To be done -> The data below holds a line containing "Keep writing the" and a line containing "PANEL_RADIUS * MM))"; please quote exactly those two lines and every line between them, and nothing else.

Available records ->

»»

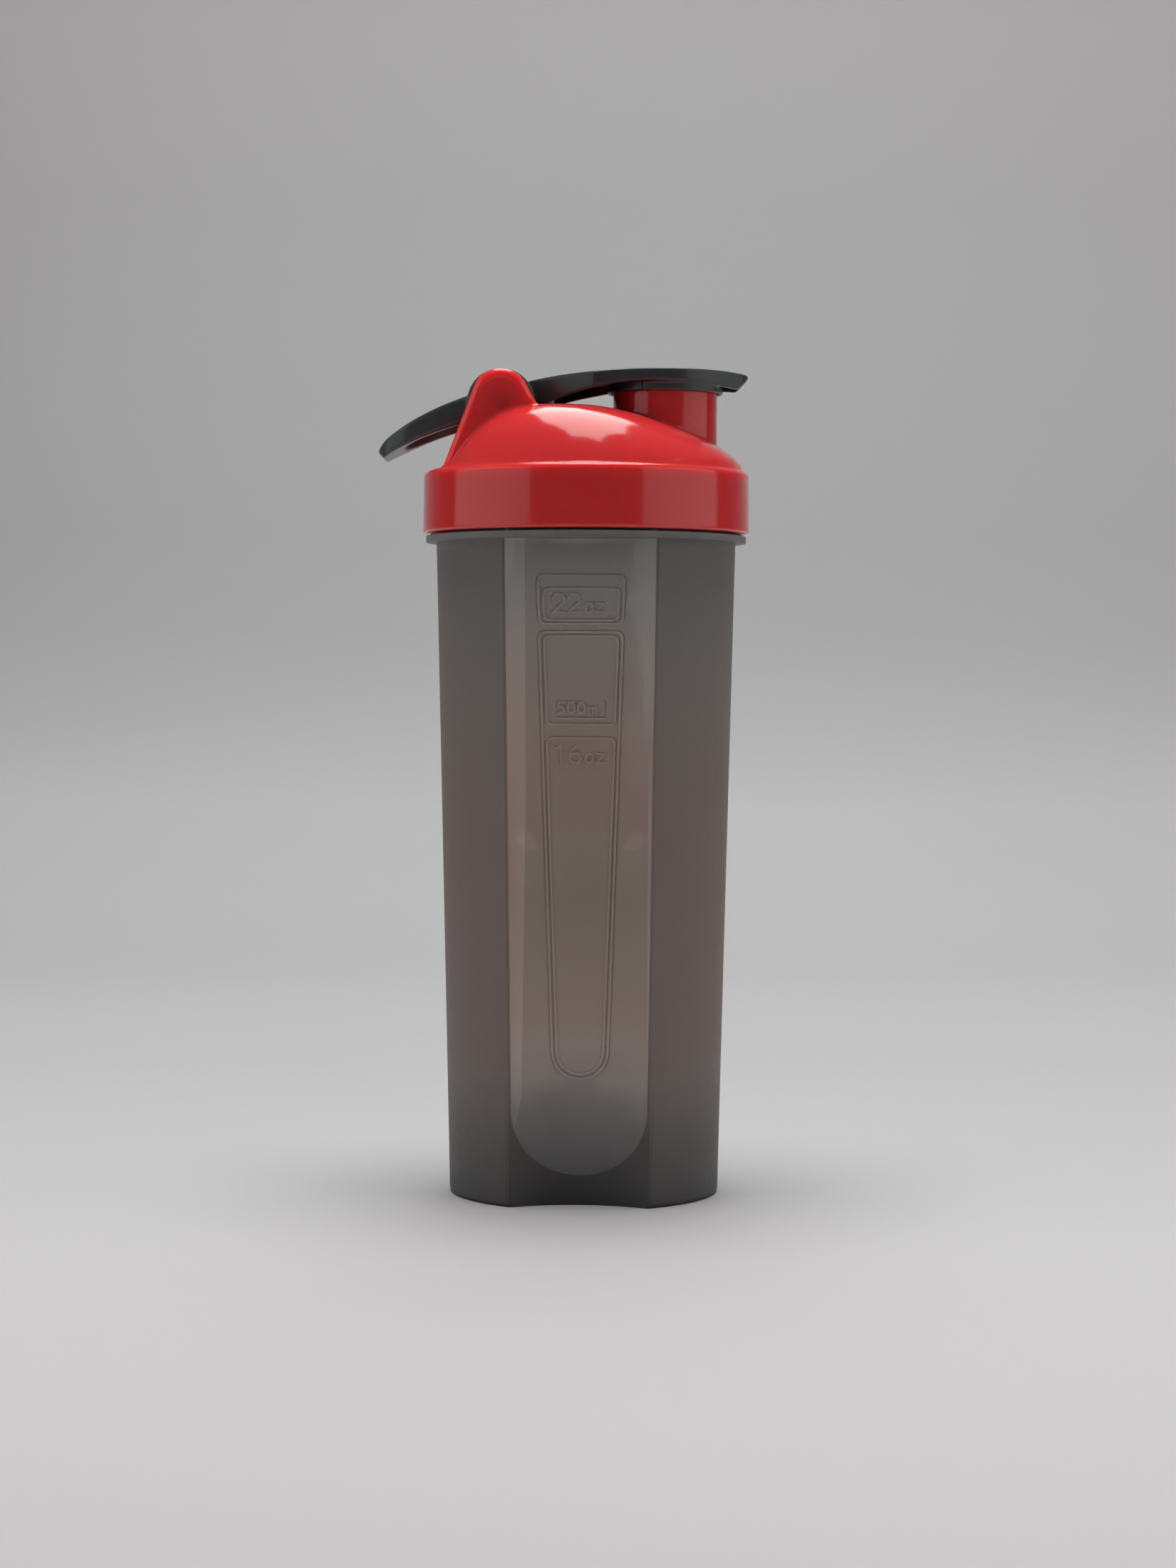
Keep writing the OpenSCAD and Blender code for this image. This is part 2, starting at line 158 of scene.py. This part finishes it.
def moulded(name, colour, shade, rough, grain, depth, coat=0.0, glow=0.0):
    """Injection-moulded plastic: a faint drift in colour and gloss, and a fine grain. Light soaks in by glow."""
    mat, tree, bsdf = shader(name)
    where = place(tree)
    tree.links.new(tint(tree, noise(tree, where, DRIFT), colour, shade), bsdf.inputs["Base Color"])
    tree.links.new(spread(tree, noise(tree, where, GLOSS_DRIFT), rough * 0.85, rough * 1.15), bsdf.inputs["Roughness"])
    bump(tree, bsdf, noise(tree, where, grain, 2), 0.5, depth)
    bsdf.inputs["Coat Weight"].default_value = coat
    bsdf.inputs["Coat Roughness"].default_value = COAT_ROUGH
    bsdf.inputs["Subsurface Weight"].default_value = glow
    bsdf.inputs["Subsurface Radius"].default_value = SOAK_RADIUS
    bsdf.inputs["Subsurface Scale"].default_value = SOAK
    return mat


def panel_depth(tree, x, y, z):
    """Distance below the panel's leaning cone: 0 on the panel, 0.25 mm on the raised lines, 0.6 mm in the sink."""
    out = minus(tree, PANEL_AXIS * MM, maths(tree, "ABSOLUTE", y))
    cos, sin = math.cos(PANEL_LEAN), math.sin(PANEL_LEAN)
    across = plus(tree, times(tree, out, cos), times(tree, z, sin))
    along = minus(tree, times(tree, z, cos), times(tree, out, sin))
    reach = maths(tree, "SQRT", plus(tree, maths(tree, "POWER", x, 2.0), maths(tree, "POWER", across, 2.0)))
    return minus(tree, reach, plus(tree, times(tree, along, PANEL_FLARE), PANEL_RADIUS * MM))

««
»»

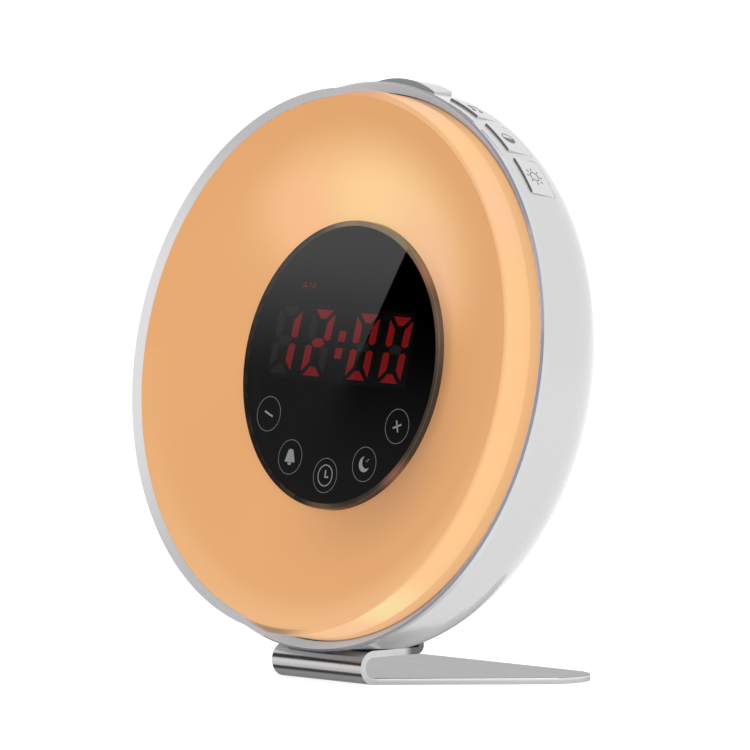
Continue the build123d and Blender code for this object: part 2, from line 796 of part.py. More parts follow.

««

Solution to this problem ->
Keep writing the OpenSCAD and Blender code for this image. This is part 2, starting at line 158 of scene.py. This part finishes it.
def moulded(name, colour, shade, rough, grain, depth, coat=0.0, glow=0.0):
    """Injection-moulded plastic: a faint drift in colour and gloss, and a fine grain. Light soaks in by glow."""
    mat, tree, bsdf = shader(name)
    where = place(tree)
    tree.links.new(tint(tree, noise(tree, where, DRIFT), colour, shade), bsdf.inputs["Base Color"])
    tree.links.new(spread(tree, noise(tree, where, GLOSS_DRIFT), rough * 0.85, rough * 1.15), bsdf.inputs["Roughness"])
    bump(tree, bsdf, noise(tree, where, grain, 2), 0.5, depth)
    bsdf.inputs["Coat Weight"].default_value = coat
    bsdf.inputs["Coat Roughness"].default_value = COAT_ROUGH
    bsdf.inputs["Subsurface Weight"].default_value = glow
    bsdf.inputs["Subsurface Radius"].default_value = SOAK_RADIUS
    bsdf.inputs["Subsurface Scale"].default_value = SOAK
    return mat


def panel_depth(tree, x, y, z):
    """Distance below the panel's leaning cone: 0 on the panel, 0.25 mm on the raised lines, 0.6 mm in the sink."""
    out = minus(tree, PANEL_AXIS * MM, maths(tree, "ABSOLUTE", y))
    cos, sin = math.cos(PANEL_LEAN), math.sin(PANEL_LEAN)
    across = plus(tree, times(tree, out, cos), times(tree, z, sin))
    along = minus(tree, times(tree, z, cos), times(tree, out, sin))
    reach = maths(tree, "SQRT", plus(tree, maths(tree, "POWER", x, 2.0), maths(tree, "POWER", across, 2.0)))
    return minus(tree, reach, plus(tree, times(tree, along, PANEL_FLARE), PANEL_RADIUS * MM))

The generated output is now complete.